News Life and Health25 Oct 2018

India:Insurers told to comply with HIV/AIDS law

25 Oct 2018

The insurance regulator IRDAI has asked insurance companies not to deny insurance to persons suffering from HIV/AIDS in India, unless their decisions are supported by actuarial studies.

“Insurers must cover the condition either under comprehensive health plans or design separate products for patients suffering from it,” said Mr Subhash Chandra Khuntia, IRDAI chairman. The premium calculation will depend on actuarial assessment and data analysis by the insurers, he said.

The regulator's directive was given to comply with the HIV and AIDS (Prevention and Control) Act, 2017 which took effect on 10 September. The Act bars insurance companies from discriminating against HIV-positive individuals.

According to National AIDS Control Organisation, there were an estimated 2.14m people living with HIV in India at the end of 2017.

Insurance officials told Moneycontrol that the premiums will be very high for HIV/AIDS patients. For instance, if an average health insurance premium is INR7,000 ($96) per year, it would be 2.5-3 times that for an HIV-positive patient. Similar differences in premium will also be seen for life insurance coverage of a healthy person compared to that of an HIV-positive patient.

According to a Bloomberg Quint report, insurers say pricing HIV/AIDS insurance will be a challenge till there’s enough historical data.

Mr Ashish Mehrotra, managing director and CEO of Max Bupa Health Insurance, said, “Experience from international markets and reinsurers would have to be used to decide the premium rates.”

Insurers have agreed that those covered under existing health insurance plans will also be covered for HIV/AIDS only if the condition was detected during the insurance period.

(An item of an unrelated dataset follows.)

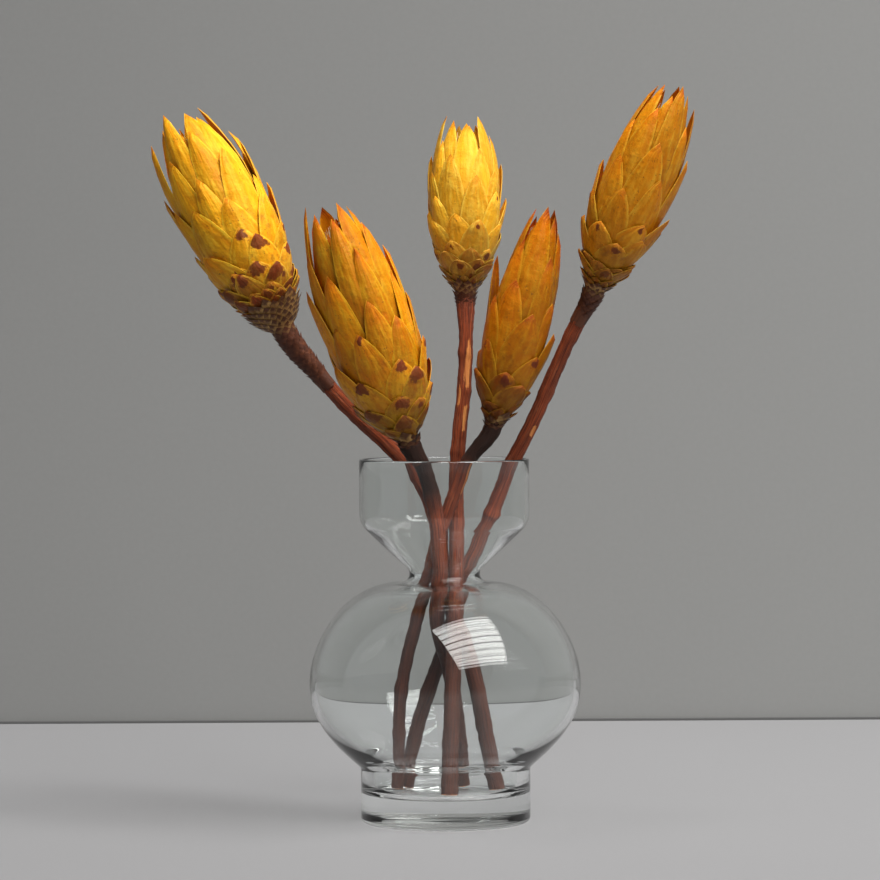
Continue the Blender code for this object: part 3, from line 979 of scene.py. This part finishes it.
# ---------------------------------------------------------------- florets
def make_florets(flower, spine):
    """A bundle of fine tapering hairs standing in the middle of the head."""
    chance = random.Random(flower["seed"] + 1)
    nothing_selected()
    bpy.ops.mesh.primitive_cone_add(
        vertices=5, radius1=1, radius2=0.25, depth=1, end_fill_type="NGON", location=(0, 0, 0.5)
    )
    hair = bpy.context.object
    bpy.ops.object.transform_apply(location=True)
    bpy.ops.object.mode_set(mode="EDIT")
    bpy.ops.mesh.select_all(action="SELECT")
    for height in (0.25, 0.5, 0.75):
        bpy.ops.mesh.bisect(plane_co=(0, 0, height), plane_no=(0, 0, 1))
        bpy.ops.mesh.select_all(action="SELECT")
    bpy.ops.object.mode_set(mode="OBJECT")
    hairs = []
    for _ in range(HAIRS_IN_HEAD):
        copy = hair.copy()
        copy.data = hair.data.copy()
        bpy.context.scene.collection.objects.link(copy)
        places = points_of(copy.data)
        angle = chance.uniform(0, 2 * math.pi)
        spread = chance.random() ** 0.5
        foot, top = CORE_REACH, chance.uniform(0.80, 0.90)
        share = foot + (top - foot) * places[:, 2]
        inner = np.maximum(spine.outline(share) * 0.5, 2.0)
        across = inner * spread * math.cos(angle) + places[:, 0] * HAIR_RADIUS
        away = inner * spread * math.sin(angle) + places[:, 1] * HAIR_RADIUS
        sway = chance.uniform(-1.2, 1.2) * places[:, 2] ** 2
        radius = np.hypot(across + sway, away)
        set_points(copy.data, spine.lay(share, radius, np.arctan2(away, across + sway)))
        hairs.append(copy)
    bpy.data.objects.remove(hair)
    piece = joined(flower["name"] + "_floret_hairs", hairs)
    smooth(piece)
    settle(piece, floret_material(), "floret_down", flower["name"] + "_florets")


# ---------------------------------------------------------------- stems
# Bare wood: distance below the head's base in mm, angle in degrees with -90 towards the front,
# half length in mm and half width in degrees
BARE_WOOD = {
    "centre": ((36, -66, 11, 24), (60, -58, 7, 15), (50, -125, 5, 14)),
    "far_left": (),
    "left": (),
    "right": ((30, -30, 7, 18),),
    "far_right": ((70, -60, 3, 20),),
}
# Nodes and leaf scars: distance below the head's base and swelling, in mm
KNUCKLES = {
    "centre": ((30, 0.5), (47, 0.35), (75, 0.4), (108, 0.5), (160, 0.5), (205, 0.4)),
    "far_left": ((45, 0.4), (80, 0.5), (120, 0.5), (165, 0.5), (205, 0.5)),
    "left": ((30, 0.5), (70, 0.4), (115, 0.5), (150, 0.4)),
    "right": ((22, 0.5), (55, 0.4), (95, 0.5), (130, 0.6), (150, 0.4)),
    "far_right": ((24, 0.4), (52, 0.35), (88, 0.4), (112, 1.1), (150, 0.5), (200, 0.4)),
}
# How far each neck is dark below the head's base, in mm
DARK_NECK = {"centre": 0, "far_left": 30, "left": 40, "right": 34, "far_right": 0}


def make_stem(flower, spine):
    """The stem's tube, roughened with ridges, nodes and leaf scars, and torn to bare wood in places."""
    name = flower["name"]
    stem = spine.stem_curve
    activate(stem)
    bpy.ops.object.convert(target="MESH")
    stem = bpy.context.object
    stem.name = stem.data.name = name + "_woody_stem"
    mesh = stem.data
    places = points_of(mesh) / MM
    line = spine.line
    share = spine.share
    nearest = np.empty(len(places), int)
    for start in range(0, len(places), 2000):
        block = places[start : start + 2000]
        gaps = ((block[:, None, :] - line[None, :, :]) ** 2).sum(2)
        nearest[start : start + 2000] = gaps.argmin(1)
    beside = places - line[nearest]
    below = -share[nearest] * spine.length
    _, right, away = spine.frame_at(share[nearest])
    angle = np.arctan2((beside * away).sum(1), (beside * right).sum(1))
    distance = np.linalg.norm(beside, axis=1)
    inner = distance > 0.5
    out = beside / np.maximum(distance, 0.01)[:, None]

    seed = flower["seed"]
    relief = np.empty(len(places))
    for i, (turn, run) in enumerate(zip(angle, below)):
        ridge = noise.noise((math.cos(turn) * 2.2, math.sin(turn) * 2.2, run * 0.10 + seed))
        knob = noise.noise((math.cos(turn) * 1.3, math.sin(turn) * 1.3, run * 0.42 + seed * 3))
        grit = noise.noise((math.cos(turn) * 5.0, math.sin(turn) * 5.0, run * 1.3))
        relief[i] = 0.20 * ridge + 0.26 * knob + 0.12 * grit
    for at, swell in KNUCKLES[name]:
        side = 0.65 + 0.35 * np.cos(angle - at * 2.4)
        relief += swell * np.exp(-(((below - at) / 2.6) ** 2)) * side
        relief -= 0.18 * np.exp(-(((below - at - 4.5) / 1.6) ** 2))
    bare = np.zeros(len(places))
    for at, degrees, half_length, half_width in BARE_WOOD[name]:
        off = (angle - math.radians(degrees) + math.pi) % (2 * math.pi) - math.pi
        patch = np.hypot((below - at) / half_length, off / math.radians(half_width))
        bare = np.maximum(bare, np.clip(1.55 - patch, 0, 1))
    relief -= 0.35 * np.clip(bare * 2 - 1, 0, 1)
    places += out * (relief * inner * np.clip((below + 1) / 6, 0, 1))[:, None]
    set_points(mesh, places * MM)

    write_marks(mesh, "along", below * MM)
    write_marks(mesh, "around_x", np.cos(angle))
    write_marks(mesh, "around_y", np.sin(angle))
    cut = np.clip((below - below.max() + 0.6) / 0.4, 0, 1) * 0.6
    write_marks(mesh, "bare", np.maximum(bare, cut))
    neck = DARK_NECK[name]
    # Darker below the head: over the given neck length, else over the last 10 mm under the head.
    dark_below_head = np.clip((neck - below) / 14, 0, 1) if neck else np.clip((10 - below) / 7, 0, 1) * 0.7
    # Painted shade: the stem darker low down, inside the vase.
    painted_vase_shade = np.clip((below - below.max() + 130) / 60, 0, 1) * 0.85
    write_marks(mesh, "dark", np.maximum(dark_below_head, painted_vase_shade))
    smooth(stem, 60)
    settle(stem, bark_material(flower), "bark", name + "_stem")


# ---------------------------------------------------------------- the set
TABLE_BACK = 0.446
HALF_ROOM = 4.0
HALF_TABLE = 1.5
TABLE_FRONT = -0.9


def make_set():
    """A plain pale table with a plain grey wall behind it, both with painted light across them, and a
    painted shadow strip at the table's back edge; the wall shows from the front only.
    """
    nothing_selected()
    bpy.ops.mesh.primitive_plane_add(size=1)
    table = bpy.context.object
    table.name = "table"
    places = points_of(table.data)
    places[:, 0] *= 2 * HALF_TABLE
    places[:, 1] = np.where(places[:, 1] > 0, TABLE_BACK, TABLE_FRONT)
    places[:, 2] = -0.2 * MM
    set_points(table.data, places)
    # Painted light: the table lighter towards the back and the right.
    paint = plain_material("table_top", (0.212, 0.211, 0.216), 0.75, 0.03, (0.1, 0.2, 0))
    table.data.materials.append(paint)

    bpy.ops.mesh.primitive_plane_add(size=1)
    wall = bpy.context.object
    wall.name = "wall"
    flat = points_of(wall.data)
    up = np.where(flat[:, 1] > 0, HALF_ROOM, -0.02)
    wall_places = np.stack([flat[:, 0] * 2 * HALF_ROOM, np.full(4, TABLE_BACK + 0.004), up], 1)
    set_points(wall.data, wall_places)
    # Painted light and shade: the wall lighter towards the right and darker upwards.
    material = plain_material("wall_paint", (0.222, 0.223, 0.219), 0.95, 0.05, (0.25, 0, -0.42))
    # Painted shadow: a thin dark strip in the gap between the table's back edge and the wall.
    bpy.ops.mesh.primitive_cube_add(size=1, location=(0, TABLE_BACK + 0.001, -0.004))
    gap = bpy.context.object
    gap.name = "painted_shadow_strip"
    gap.scale = (2 * HALF_ROOM, 0.004, 0.0098)
    gap.data.materials.append(plain_material("gap", (0.09, 0.09, 0.09), 0.9, 0.1))
    tree = material.node_tree
    output = tree.nodes["Material Output"]
    sides = tree.nodes.new("ShaderNodeNewGeometry")
    clear = tree.nodes.new("ShaderNodeBsdfTransparent")
    choose = tree.nodes.new("ShaderNodeMixShader")
    tree.links.new(sides.outputs["Backfacing"], choose.inputs[0])
    tree.links.new(tree.nodes["Principled BSDF"].outputs[0], choose.inputs[1])
    tree.links.new(clear.outputs[0], choose.inputs[2])
    tree.links.new(choose.outputs[0], output.inputs["Surface"])
    wall.data.materials.append(material)


def make_lights():
    world = bpy.data.worlds.new("soft_room")
    bpy.context.scene.world = world
    world.use_nodes = True
    tree = world.node_tree
    place = tree.nodes.new("ShaderNodeTexCoord")
    apart = tree.nodes.new("ShaderNodeSeparateXYZ")
    dim = tree.nodes.new("ShaderNodeMapRange")
    dim.interpolation_type = "SMOOTHSTEP"
    for key, value in (("From Min", -0.95), ("From Max", -0.35), ("To Min", 0.14), ("To Max", 0.30)):
        dim.inputs[key].default_value = value
    tree.links.new(place.outputs["Generated"], apart.inputs[0])
    tree.links.new(apart.outputs["Y"], dim.inputs["Value"])
    tree.links.new(dim.outputs[0], tree.nodes["Background"].inputs["Strength"])
    tree.nodes["Background"].inputs["Color"].default_value = (0.94, 0.96, 1.0, 1)

    def area(name, place, target, size, power, colour):
        light = bpy.data.lights.new(name, "AREA")
        light.shape = "RECTANGLE"
        light.size, light.size_y = size
        light.energy = power
        light.color = colour
        thing = bpy.data.objects.new(name, light)
        bpy.context.scene.collection.objects.link(thing)
        thing.location = place
        aim = Vector(target) - Vector(place)
        thing.rotation_euler = aim.to_track_quat("-Z", "Y").to_euler()
        return thing

    dull = plain_material("slat", (0.25, 0.24, 0.23), 0.8, 0.1)
    window = area("window", (1.26, -1.76, 2.76), (0, 0, 0.12), (2.9, 3.1), 190, (1.0, 0.985, 0.96))
    for place in np.linspace(-1.35, 1.35, 8):
        bpy.ops.mesh.primitive_cube_add(size=1)
        slat = bpy.context.object
        slat.name = "window_slat"
        slat.scale = (3.1, 0.07, 0.02)
        slat.rotation_euler = window.rotation_euler
        turn = window.rotation_euler.to_matrix()
        slat.location = window.location + turn @ Vector((0, place, -0.05))
        slat.data.materials.append(dull)
    ceiling = area("ceiling", (0.35, -0.25, 1.9), (0, 0.0, 0.25), (0.8, 0.8), 42, (1.0, 0.99, 0.97))
    ceiling.visible_glossy = False
    ceiling.visible_transmission = False


IMAGE_SIDE = 880
LENS_REACH = 3800  # the focal length, in the image's own units
AIM_BELOW = 95  # how far below level the middle of the image lies, in the same units


def make_camera():
    """A little above the rim, with a long lens, turned down slightly and rolled a hair."""
    camera = bpy.data.cameras.new("camera")
    camera.sensor_width = 36.0
    camera.lens = LENS_REACH * camera.sensor_width / IMAGE_SIDE
    camera.clip_start, camera.clip_end = 0.05, 30
    thing = bpy.data.objects.new("camera", camera)
    bpy.context.scene.collection.objects.link(thing)
    thing.location = (-0.0015, -1.672, 0.2101)
    pitch = math.atan(AIM_BELOW / LENS_REACH)
    thing.rotation_euler = (math.pi / 2 - pitch, math.radians(0.3), 0)
    bpy.context.scene.camera = thing


def main():
    make_camera()
    make_set()
    make_lights()
    make_vase()
    bract_blank = flat_leaf(4, 8, bract_width, 1.35)
    scale_blank = flat_leaf(4, 4, scale_width, 1.3)
    for flower in FLOWERS:
        spine = Spine(flower)
        make_stem(flower, spine)
        make_core(flower, spine)
        make_leaves(flower, spine, bract_blank, scale_blank)
        make_florets(flower, spine)
    for blank in (bract_blank, scale_blank):
        bpy.data.objects.remove(blank)


main()
bpy.context.scene.view_settings.view_transform = "Standard"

“If an insured person gets diagnosed with HIV/AIDS, then that person will be covered under the basic health cover,” said Mr Sanjay Datta, chief of underwriting and claims at ICICI Lombard General Insurance. “A separate optional cover must be designed for those who declare themselves HIV-positive, the premium for which would be higher than basic health plan.”

Prior to the law taking effect, HIV/AIDS was excluded from all health insurance plans in the Indian market, barring a group policy by Star Health and Allied Insurance which was launched in 2010.